Jehovah's Witnesses after liberation. Alois Kasperkowitz (front row, center), April 25, 1945 ©Buchenwald Memorial

Transcript

Speaker 1 “Those who take up the sword will perish by the sword.” Whenever Alois Kasperkowitz meets people, he quotes the Bible. For he is a Jehovah’s Witness and has dedicated his life to spreading their teachings. Closely bound to their community, they refuse to participate in war or perform military service. As a result, they become victims of persecution.

Alois Kasperkowitz works as a newspaper delivery boy and a day laborer. He knows the mailboxes in Vienna’s 12th district, where he lives with his partner and his five-year-old daughter. He is constantly on the move for the Jehovah’s Witnesses, distributing their literature and printing leaflets himself. In mid-July 1941, he even slips a brochure into the private mailbox of the head of the Vienna Gestapo. This lands him in the clutches of persecution. In the fall of 1941, he is arrested.

In court, he is accused of spreading anti-war propaganda. In the third year of the war, this is a particularly serious charge, one that the Nazis typically punish with death. Everyone knows this. There have been similar cases. And yet Alois Kasperkowitz continues to proclaim his beliefs with fervor, even in the courtroom. This surprises even the judges of the Special Court: his zeal is so exuberant that hardly anyone would have believed his words. This saves him from the executioner. In the spring of 1942, the Special Court in Vienna sentences him to 10 years in prison. The court’s reasoning states:

Speaker 2 “The defendant also firmly stands by his convictions and states that he is not permitted to […] perform military service, because he has made a covenant with God. […] He would have liked to place a pamphlet in every home, if that had been possible. […] Furthermore, the defendant also expressly stated that he would have to continue working for the truth if he were released.”
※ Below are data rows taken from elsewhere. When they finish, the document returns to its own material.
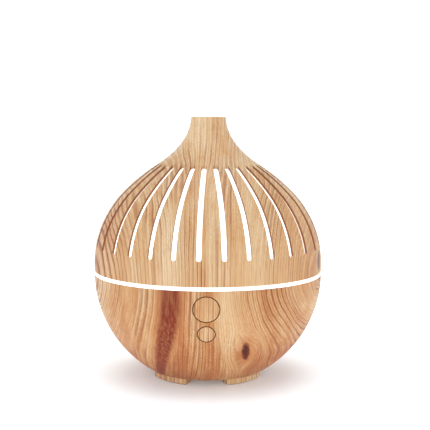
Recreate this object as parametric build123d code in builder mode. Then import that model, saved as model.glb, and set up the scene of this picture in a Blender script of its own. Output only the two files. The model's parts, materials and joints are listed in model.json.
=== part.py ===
"""Ultrasonic essential oil diffuser with an onion-shaped slotted cover that lifts off a round tank body.

Millimetres. +Z is up, the front with its two buttons faces -Y, and the origin is the centre of the
footprint on the table. The body is a sphere of BODY_R round EQUATOR_Z; the cover rises from its equator.
"""

import os
from math import asin, cos, degrees, radians, sin

from build123d import *

os.makedirs("parts", exist_ok=True)

# --- Body and cover outline -------------------------------------------------------------------
BODY_R = 75.0
EQUATOR_Z = 69.0
TOP_Z = 171.0
WALL = 2.5  # of the lower shell
COVER_WALL = 1.5
BAND = 2.3  # height of the lit ring between cover and body
BAND_LOW_Z = EQUATOR_Z - BAND / 2
BAND_HIGH_Z = EQUATOR_Z + BAND / 2
RIM_ROUND = 0.4
MOUTH_ROUND = 0.6

STRAIGHT = 6.0  # upright start of the cover above the equator
SHOULDER_R, SHOULDER_TURN = 66.7, 45.3
SLOPE_R, SLOPE_TURN = 133.8, 10.7
SLOPE_RUN = 6.5
FLARE_R, FLARE_TURN = 53.6, 19.8
THROAT_R, THROAT_TURN = 30.8, 31.2

# --- Slots in the cover -----------------------------------------------------------------------
SLOT_COUNT = 30
SLOT_WIDTH = 3.3
SLOT_END_FLAT = 0.3
SLOT_RUN = 4.8  # a slot ends this far up the dome's straight run
SLOT_TOP_LEAN = 2.25  # how much sooner it ends at the inside of the wall
SLOT_LOW_Z = 85.5
SLOT_PHASE = 2.4  # degrees the slot pattern is turned from the buttons

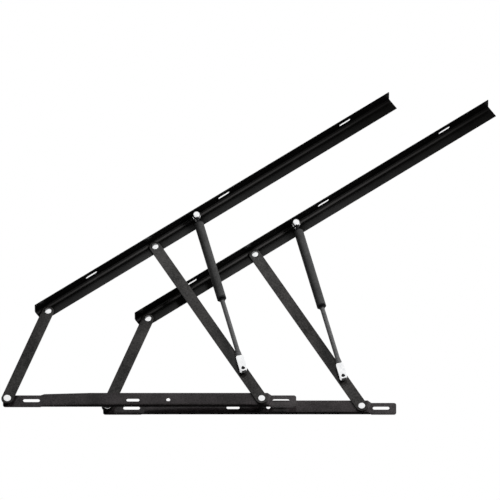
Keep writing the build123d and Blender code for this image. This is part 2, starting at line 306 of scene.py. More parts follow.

Speaker 1 Kasperkowitz is sent to prisons notorious for their harsh conditions. Most recently, to the Waldheim Penitentiary in Saxony. At the end of 1942, the judiciary began deporting prisoners serving long prison sentences to concentration camps. Their murder was the declared goal. In the fall of 1943, the Leipzig Criminal Police picked up Alois Kasperkowitz at the Waldheim Penitentiary and took him to Buchenwald Concentration Camp. They wanted to ensure that he died there. For this reason, he is placed in the prisoner category “preventive detainee/habitual criminal” and not in the barracks for Jehovah’s Witnesses.

At this point, Alois Kasperkowitz is seriously ill. He is almost completely deaf in both ears, has extremely poor eyesight, and is physically weakened. In a concentration camp, this usually meant a quick end. Yet there is much to suggest that his fellow believers, who had been imprisoned for many years, helped him survive. He is given a disability armband and assigned to the camp work detail responsible for cleaning streets and paths. He remains there until the camp is liberated. The photo, taken in late April 1945, shows him surrounded by other Jehovah’s Witnesses. He returns to Austria with them in the summer of 1945. He lives to be 79 years old.